SpaceX suspends the first launch of the Starship, designed to travel to the Moon and Mars

Agustín Miguens

Starship de Starlink. Imagen: SpaceX.

SpaceX has called off the first launch of its Starship spacecraft, designed to carry crew and cargo to the Moon and Mars. The company said its teams will work to take advantage of the next available opportunity but will have to wait at least 48 hours.

The operation, which was to be carried out from the Starbase launch facility in Boca Chica, Texas, was scheduled for today. However, it had to be cancelled due to a problem with a pressurisation valve. At nearly 120 metres long and capable of carrying more than a hundred tonnes of cargo, it is the largest and most powerful launch vehicle ever built.

See also: Return to the Moon: successful completion of the Artemis I mission after Orion spacecraft splash-down

SpaceX, Starship and the return to the Moon

NASA selected the Starship capsule for its Artemis programme, scheduled to begin next year with the goal of returning astronauts to the Moon in 2025. It is a long-term sequential project to establish a stable human presence on our only natural satellite and develop bases from which to send missions to Mars starting in the next decade.
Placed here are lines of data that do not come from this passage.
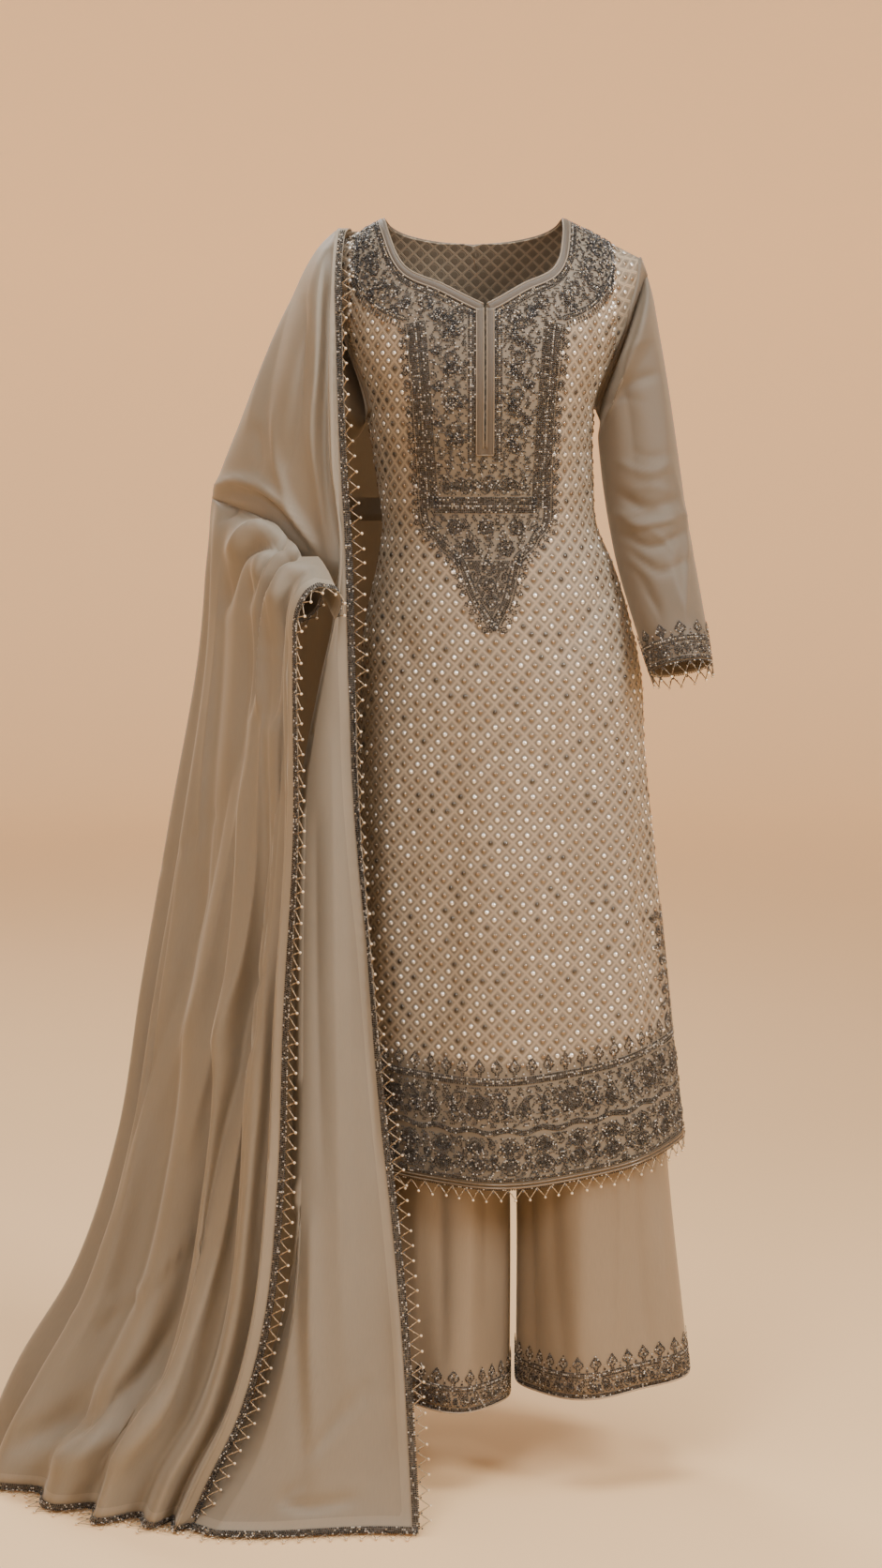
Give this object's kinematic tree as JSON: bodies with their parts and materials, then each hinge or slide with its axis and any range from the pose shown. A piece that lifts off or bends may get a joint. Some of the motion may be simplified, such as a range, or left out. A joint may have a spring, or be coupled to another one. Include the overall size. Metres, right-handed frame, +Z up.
{
  "type": "salwar kameez suit",
  "caption": "Straight kameez with a beaded yoke and mirrored cloth, wide palazzo trousers and a sheer dupatta over one shoulder and forearm, hollow and set in their worn shape.",
  "frame": {"origin": "between the wearer's shoulders, where they hold the suit up, 1.48 m above the floor that the dupatta's hem comes down to", "axes": "+Z up, +X to the wearer's left, -Y to the front"},
  "size_m": [0.8838, 0.5051, 1.5055],
  "materials": {
    "mirror_cloth": "taupe cloth with a diamond lattice of thread and small round mirrors",
    "plain_binding": "plain taupe cloth, softly matt",
    "beadwork": "dense dark beads with gold and silver ones among them",
    "bead_lace": "zigzag bead lace in antique gold with pearl tips",
    "sheer_cloth": "fine taupe cloth, slightly sheer",
    "satin_cloth": "plain taupe cloth with a low sheen",
    "dupatta_cloth": "sheer taupe organza"
  },
  "bodies": {
    "root": {"kameez_front": "mirror_cloth", "kameez_back": "mirror_cloth", "placket_band": "plain_binding", "neck_binding": "plain_binding", "yoke_embroidery": "beadwork", "hem_border_front": "beadwork", "hem_border_back": "beadwork", "hem_lace_front": "bead_lace", "hem_lace_back": "bead_lace", "sleeve_left": "sheer_cloth", "cuff_border_left": "beadwork", "cuff_lace_left": "bead_lace", "sleeve_right": "sheer_cloth", "cuff_border_right": "beadwork", "cuff_lace_right": "bead_lace", "trouser_leg_left": "satin_cloth", "trouser_leg_right": "satin_cloth", "trouser_waistband": "satin_cloth", "trouser_border_left": "beadwork", "trouser_border_right": "beadwork", "dupatta_front_fall": "dupatta_cloth", "dupatta_shoulder_wrap": "dupatta_cloth", "dupatta_side_fall": "dupatta_cloth", "dupatta_back_fall": "dupatta_cloth", "dupatta_lace_front": "bead_lace", "dupatta_lace_side": "bead_lace"}
  },
  "joints": []
}
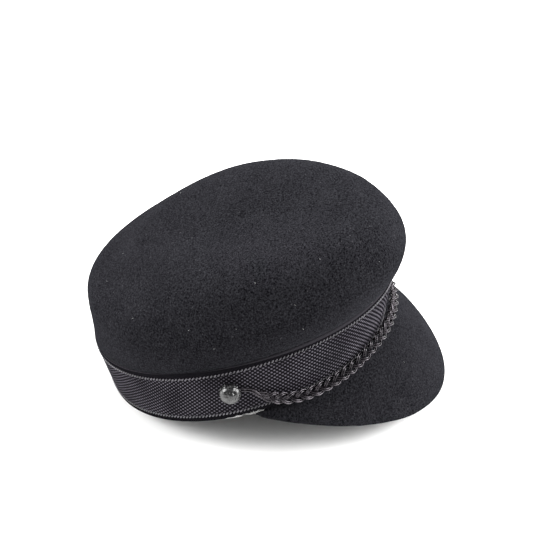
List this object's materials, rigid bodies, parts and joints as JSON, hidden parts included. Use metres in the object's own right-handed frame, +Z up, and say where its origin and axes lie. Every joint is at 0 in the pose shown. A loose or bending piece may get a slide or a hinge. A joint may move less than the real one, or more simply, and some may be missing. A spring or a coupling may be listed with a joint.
{
  "type": "sailor cap",
  "caption": "Black felt sailor cap: hollow crown, woven ribbon round the band, sloping felt peak, plaited cord between two domed buttons.",
  "frame": {"origin": "middle of the cap's footprint, on the surface that it rests on", "axes": "+Z up, -Y towards the front with the peak, -X the wearer's right; the cap is tipped back as it lies by itself"},
  "size_m": [0.1982, 0.2614, 0.1477],
  "materials": {
    "felt": "matt wool felt",
    "ribbon": "woven, slight sheen",
    "cord": "twisted cord, satin sheen",
    "button": "glossy"
  },
  "bodies": {
    "root": {"crown": "felt", "peak": "felt", "ribbon_band": "ribbon", "braid": "cord", "button_right": "button", "button_left": "button"}
  },
  "joints": []
}
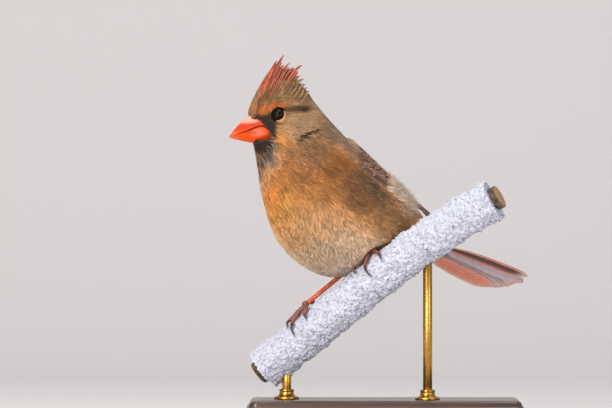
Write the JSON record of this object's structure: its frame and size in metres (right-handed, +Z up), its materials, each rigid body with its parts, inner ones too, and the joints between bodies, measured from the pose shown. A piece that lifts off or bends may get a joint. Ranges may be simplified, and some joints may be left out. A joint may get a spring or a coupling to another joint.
{
  "type": "female northern cardinal model",
  "caption": "Life-size crested songbird gripping a cut length of snow-crusted branch, held over a flat base by upright rods.",
  "frame": {"origin": "middle of the base's flat underside, on the surface that it rests on", "axes": "+Z up, through the crest; +Y away from the viewer, towards the tail's side; +X along the base's long side, towards the branch's upper end, with the bill towards -X"},
  "size_m": [0.1642, 0.1446, 0.1976],
  "materials": {
    "plumage": "soft matt feathers, warm buff below and grey-brown above",
    "flight_feathers": "smooth brown vanes with red edges",
    "bill_horn": "satin orange-red horn",
    "eye": "wet gloss, dark brown",
    "leg_scales": "dry scaly red-brown skin",
    "bark": "rough bark with cut ends",
    "frozen_snow": "granular bluish white crust",
    "base_wood": "dark lacquer",
    "rod_metal": "plain polished rod"
  },
  "bodies": {
    "root": {"head": "plumage", "neck": "plumage", "torso": "plumage", "wing_left": "flight_feathers", "wing_right": "flight_feathers", "tail": "flight_feathers", "bill_upper": "bill_horn", "bill_lower": "bill_horn", "eye_left": "eye", "eye_right": "eye", "leg_left": "leg_scales", "leg_right": "leg_scales", "foot_left": "leg_scales", "foot_right": "leg_scales", "perch_branch": "bark", "perch_snow": "frozen_snow", "stand_base": "base_wood", "stand_rod_low": "rod_metal", "stand_rod_high": "rod_metal"}
  },
  "joints": []
}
Last Friday, the United States Federal Aviation Administration (FAA) granted Elon Musk’s aerospace company the necessary licence to launch the rocket into Earth orbit for the first time, kicking off a new phase of its test flights, crucial to SpaceX’s goals.

Starship at SpaceX’s launch pad in Boca Chica, Texas.

The Starship spacecraft

Starship consists of a large 70-metre-long first-phase launch rocket called «Super Heavy» and a 50-metre-long section containing cargo storage space and the crew capsule.

While the programme has already passed multiple suborbital flight tests, Starship has so far never reached Earth orbit powered by its full propellant and capsule configuration. The launch will therefore be an important step towards manned missions to lunar orbit starting next year.

Once launched, the booster would separate from the rest of the equipment and head towards the Gulf of Mexico, while the capsule would continue its journey into orbit. It would then re-enter the Earth’s atmosphere and land vertically on a platform over the Pacific Ocean, located about a hundred kilometres off the northwest coast of Kauai in the Hawaiian archipelago, ninety minutes after launch. Both are fully reusable.

SpaceX accelerated testing of its Starship spacecraft from 2020, although the programme suffered delays. Some of the first launches ended in explosions and complete loss of the prototypes. However, the company had built them with the intention of making them virtually disposable.

Since then, each test has been used to improve the design and gain regulatory approval. Now all that remains is to wait for the historic first launch, which will be a milestone in this new phase of public-private collaboration in space exploration.